[SUPPLIED MATERIAL]:
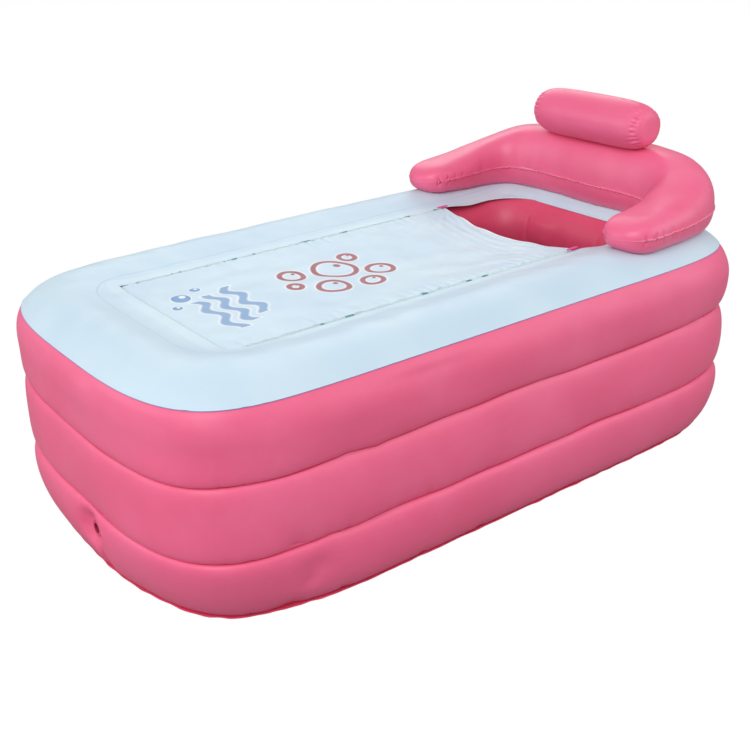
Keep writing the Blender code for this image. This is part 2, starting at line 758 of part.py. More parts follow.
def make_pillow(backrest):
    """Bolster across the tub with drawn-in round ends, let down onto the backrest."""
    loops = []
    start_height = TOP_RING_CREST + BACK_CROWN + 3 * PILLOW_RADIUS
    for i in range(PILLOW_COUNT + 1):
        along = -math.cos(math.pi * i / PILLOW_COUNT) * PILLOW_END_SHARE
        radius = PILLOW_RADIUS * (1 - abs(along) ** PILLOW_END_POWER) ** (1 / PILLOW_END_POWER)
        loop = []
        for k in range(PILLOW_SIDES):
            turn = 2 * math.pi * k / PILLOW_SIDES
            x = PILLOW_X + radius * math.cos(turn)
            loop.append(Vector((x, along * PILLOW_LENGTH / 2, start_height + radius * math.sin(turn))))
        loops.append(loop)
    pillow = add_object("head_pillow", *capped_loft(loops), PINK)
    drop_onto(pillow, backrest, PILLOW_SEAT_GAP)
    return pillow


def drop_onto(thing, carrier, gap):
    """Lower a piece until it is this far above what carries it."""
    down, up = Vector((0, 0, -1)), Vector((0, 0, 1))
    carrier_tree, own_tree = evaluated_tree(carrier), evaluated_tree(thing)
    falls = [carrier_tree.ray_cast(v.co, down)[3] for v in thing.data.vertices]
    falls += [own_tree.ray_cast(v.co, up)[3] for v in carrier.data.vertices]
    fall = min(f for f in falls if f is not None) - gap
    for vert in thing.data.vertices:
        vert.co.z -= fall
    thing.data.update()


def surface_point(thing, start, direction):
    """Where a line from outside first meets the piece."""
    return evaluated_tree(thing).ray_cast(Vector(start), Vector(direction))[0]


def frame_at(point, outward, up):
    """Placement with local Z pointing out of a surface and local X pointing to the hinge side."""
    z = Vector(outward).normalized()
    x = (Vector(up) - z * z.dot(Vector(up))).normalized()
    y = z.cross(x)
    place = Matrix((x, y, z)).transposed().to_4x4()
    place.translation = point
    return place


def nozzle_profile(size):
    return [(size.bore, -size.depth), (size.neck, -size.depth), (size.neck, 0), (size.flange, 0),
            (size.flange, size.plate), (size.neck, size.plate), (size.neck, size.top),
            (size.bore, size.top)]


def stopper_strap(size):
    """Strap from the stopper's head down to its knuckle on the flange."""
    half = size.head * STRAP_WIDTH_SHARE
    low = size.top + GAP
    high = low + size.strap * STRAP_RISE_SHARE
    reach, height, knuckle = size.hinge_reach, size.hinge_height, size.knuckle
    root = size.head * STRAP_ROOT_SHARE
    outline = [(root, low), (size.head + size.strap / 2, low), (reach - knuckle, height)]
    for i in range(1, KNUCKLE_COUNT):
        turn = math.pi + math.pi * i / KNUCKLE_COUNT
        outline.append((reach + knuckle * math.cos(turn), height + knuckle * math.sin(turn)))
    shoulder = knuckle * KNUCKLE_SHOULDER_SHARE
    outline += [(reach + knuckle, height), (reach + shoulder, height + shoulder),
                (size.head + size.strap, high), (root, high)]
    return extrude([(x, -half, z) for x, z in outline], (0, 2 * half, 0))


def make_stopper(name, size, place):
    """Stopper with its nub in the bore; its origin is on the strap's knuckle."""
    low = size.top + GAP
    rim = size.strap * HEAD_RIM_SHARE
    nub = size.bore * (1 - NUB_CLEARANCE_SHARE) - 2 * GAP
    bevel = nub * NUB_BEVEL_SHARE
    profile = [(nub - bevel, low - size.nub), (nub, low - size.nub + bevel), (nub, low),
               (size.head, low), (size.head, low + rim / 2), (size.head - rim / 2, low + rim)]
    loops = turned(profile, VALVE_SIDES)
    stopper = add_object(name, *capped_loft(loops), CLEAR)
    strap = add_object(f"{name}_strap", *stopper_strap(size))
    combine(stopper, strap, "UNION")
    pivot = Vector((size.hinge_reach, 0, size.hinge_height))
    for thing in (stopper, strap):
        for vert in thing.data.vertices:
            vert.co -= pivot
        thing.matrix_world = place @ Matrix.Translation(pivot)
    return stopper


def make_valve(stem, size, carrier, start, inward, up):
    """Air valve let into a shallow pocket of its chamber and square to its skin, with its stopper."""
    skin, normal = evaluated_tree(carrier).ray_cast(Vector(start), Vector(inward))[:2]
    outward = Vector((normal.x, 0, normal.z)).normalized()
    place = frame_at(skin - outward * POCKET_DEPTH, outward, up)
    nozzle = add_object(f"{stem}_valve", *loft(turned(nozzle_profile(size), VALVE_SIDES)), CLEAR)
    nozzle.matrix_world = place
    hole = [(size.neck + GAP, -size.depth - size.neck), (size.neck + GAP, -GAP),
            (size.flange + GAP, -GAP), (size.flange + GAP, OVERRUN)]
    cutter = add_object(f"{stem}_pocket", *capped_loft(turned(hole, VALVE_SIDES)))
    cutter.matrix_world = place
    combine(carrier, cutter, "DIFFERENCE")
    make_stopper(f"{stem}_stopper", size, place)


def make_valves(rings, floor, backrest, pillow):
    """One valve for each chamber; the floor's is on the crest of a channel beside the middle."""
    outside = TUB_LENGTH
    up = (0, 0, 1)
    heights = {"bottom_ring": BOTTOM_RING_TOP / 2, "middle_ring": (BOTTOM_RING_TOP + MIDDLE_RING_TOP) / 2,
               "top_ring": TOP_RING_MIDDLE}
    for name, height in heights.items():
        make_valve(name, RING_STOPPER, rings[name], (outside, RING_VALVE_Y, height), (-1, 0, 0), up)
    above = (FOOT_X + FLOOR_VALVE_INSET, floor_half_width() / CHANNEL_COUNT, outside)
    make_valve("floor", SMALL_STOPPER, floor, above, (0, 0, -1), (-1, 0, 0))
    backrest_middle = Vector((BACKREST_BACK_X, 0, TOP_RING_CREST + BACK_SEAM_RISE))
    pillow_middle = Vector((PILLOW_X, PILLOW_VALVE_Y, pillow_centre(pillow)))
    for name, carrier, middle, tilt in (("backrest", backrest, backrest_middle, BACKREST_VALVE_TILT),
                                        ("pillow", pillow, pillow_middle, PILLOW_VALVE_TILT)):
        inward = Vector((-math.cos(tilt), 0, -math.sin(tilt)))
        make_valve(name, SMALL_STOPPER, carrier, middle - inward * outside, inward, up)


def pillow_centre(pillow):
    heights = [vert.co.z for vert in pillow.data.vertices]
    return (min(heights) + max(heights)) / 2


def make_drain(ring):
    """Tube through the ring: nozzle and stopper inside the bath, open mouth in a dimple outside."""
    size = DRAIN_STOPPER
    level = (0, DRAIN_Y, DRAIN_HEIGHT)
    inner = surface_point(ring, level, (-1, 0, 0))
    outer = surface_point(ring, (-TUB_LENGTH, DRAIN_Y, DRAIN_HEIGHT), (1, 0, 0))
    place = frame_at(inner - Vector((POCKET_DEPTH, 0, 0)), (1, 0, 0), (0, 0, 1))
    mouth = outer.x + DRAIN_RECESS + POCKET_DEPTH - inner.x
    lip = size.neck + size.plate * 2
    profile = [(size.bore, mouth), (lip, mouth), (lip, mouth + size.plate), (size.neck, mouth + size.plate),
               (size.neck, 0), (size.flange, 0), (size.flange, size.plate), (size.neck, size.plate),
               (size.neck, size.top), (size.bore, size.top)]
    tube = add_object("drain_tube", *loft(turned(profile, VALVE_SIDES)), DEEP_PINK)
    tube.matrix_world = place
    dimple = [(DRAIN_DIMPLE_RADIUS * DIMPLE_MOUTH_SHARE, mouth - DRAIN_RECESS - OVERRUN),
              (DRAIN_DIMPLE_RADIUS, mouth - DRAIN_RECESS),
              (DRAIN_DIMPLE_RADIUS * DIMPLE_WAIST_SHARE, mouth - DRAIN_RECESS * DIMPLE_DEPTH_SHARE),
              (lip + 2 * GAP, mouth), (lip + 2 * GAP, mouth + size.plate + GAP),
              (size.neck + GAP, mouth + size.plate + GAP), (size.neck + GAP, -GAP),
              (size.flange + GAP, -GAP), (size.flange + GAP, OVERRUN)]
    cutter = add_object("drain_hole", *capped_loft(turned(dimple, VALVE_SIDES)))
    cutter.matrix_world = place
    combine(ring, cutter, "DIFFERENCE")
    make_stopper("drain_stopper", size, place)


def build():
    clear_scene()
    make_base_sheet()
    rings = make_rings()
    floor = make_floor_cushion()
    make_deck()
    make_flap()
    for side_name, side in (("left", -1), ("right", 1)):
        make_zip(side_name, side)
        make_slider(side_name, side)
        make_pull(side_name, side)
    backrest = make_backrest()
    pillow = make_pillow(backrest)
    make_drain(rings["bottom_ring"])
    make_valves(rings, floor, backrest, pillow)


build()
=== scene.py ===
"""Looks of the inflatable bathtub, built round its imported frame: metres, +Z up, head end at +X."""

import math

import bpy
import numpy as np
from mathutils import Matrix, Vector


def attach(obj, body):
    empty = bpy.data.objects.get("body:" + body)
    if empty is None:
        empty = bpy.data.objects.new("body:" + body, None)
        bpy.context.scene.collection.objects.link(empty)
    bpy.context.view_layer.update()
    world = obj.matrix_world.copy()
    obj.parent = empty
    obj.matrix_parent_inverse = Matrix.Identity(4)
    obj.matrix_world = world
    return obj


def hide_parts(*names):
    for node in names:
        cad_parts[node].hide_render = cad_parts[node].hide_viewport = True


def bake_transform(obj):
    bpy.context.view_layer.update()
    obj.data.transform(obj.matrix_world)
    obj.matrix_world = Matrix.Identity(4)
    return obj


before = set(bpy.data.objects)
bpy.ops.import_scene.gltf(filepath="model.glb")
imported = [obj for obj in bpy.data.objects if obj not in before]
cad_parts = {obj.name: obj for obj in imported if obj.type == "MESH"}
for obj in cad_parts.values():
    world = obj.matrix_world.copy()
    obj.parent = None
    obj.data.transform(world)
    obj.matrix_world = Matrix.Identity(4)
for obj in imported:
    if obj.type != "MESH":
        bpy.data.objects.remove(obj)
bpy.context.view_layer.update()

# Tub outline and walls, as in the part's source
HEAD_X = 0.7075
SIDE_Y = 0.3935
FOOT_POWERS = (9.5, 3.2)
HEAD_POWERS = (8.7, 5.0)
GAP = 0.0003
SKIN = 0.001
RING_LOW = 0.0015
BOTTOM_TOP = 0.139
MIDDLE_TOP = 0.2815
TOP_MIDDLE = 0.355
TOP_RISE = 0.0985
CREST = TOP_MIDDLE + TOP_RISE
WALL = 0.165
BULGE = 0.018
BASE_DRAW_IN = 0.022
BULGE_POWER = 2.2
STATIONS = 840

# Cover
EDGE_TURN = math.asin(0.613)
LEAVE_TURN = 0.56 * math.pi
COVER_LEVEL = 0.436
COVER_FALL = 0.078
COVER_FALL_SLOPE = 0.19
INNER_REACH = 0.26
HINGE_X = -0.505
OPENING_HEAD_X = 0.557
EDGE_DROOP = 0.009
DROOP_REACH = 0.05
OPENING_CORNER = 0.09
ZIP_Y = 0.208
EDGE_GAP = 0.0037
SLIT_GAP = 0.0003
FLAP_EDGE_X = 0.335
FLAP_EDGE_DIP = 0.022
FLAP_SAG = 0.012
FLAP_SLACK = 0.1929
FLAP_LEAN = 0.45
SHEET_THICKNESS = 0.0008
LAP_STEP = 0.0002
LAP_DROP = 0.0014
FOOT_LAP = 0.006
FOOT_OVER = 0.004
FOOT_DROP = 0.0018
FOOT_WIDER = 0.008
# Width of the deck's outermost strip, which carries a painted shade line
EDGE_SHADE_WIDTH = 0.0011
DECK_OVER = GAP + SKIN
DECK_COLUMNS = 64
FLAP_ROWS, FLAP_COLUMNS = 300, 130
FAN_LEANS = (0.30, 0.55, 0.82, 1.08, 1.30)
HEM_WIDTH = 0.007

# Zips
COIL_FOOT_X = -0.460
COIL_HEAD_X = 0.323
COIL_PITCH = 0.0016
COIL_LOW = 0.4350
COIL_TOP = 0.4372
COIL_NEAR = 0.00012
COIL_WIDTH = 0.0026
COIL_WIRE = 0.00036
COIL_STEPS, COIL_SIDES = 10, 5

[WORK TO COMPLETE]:
All lines above from the one containing "obj.matrix_world = world" to the one containing "STATIONS = 840" must be repeated exactly, both lines included, and no others.

[CORRECT RESULT]:
    obj.matrix_world = world
    return obj


def hide_parts(*names):
    for node in names:
        cad_parts[node].hide_render = cad_parts[node].hide_viewport = True


def bake_transform(obj):
    bpy.context.view_layer.update()
    obj.data.transform(obj.matrix_world)
    obj.matrix_world = Matrix.Identity(4)
    return obj


before = set(bpy.data.objects)
bpy.ops.import_scene.gltf(filepath="model.glb")
imported = [obj for obj in bpy.data.objects if obj not in before]
cad_parts = {obj.name: obj for obj in imported if obj.type == "MESH"}
for obj in cad_parts.values():
    world = obj.matrix_world.copy()
    obj.parent = None
    obj.data.transform(world)
    obj.matrix_world = Matrix.Identity(4)
for obj in imported:
    if obj.type != "MESH":
        bpy.data.objects.remove(obj)
bpy.context.view_layer.update()

# Tub outline and walls, as in the part's source
HEAD_X = 0.7075
SIDE_Y = 0.3935
FOOT_POWERS = (9.5, 3.2)
HEAD_POWERS = (8.7, 5.0)
GAP = 0.0003
SKIN = 0.001
RING_LOW = 0.0015
BOTTOM_TOP = 0.139
MIDDLE_TOP = 0.2815
TOP_MIDDLE = 0.355
TOP_RISE = 0.0985
CREST = TOP_MIDDLE + TOP_RISE
WALL = 0.165
BULGE = 0.018
BASE_DRAW_IN = 0.022
BULGE_POWER = 2.2
STATIONS = 840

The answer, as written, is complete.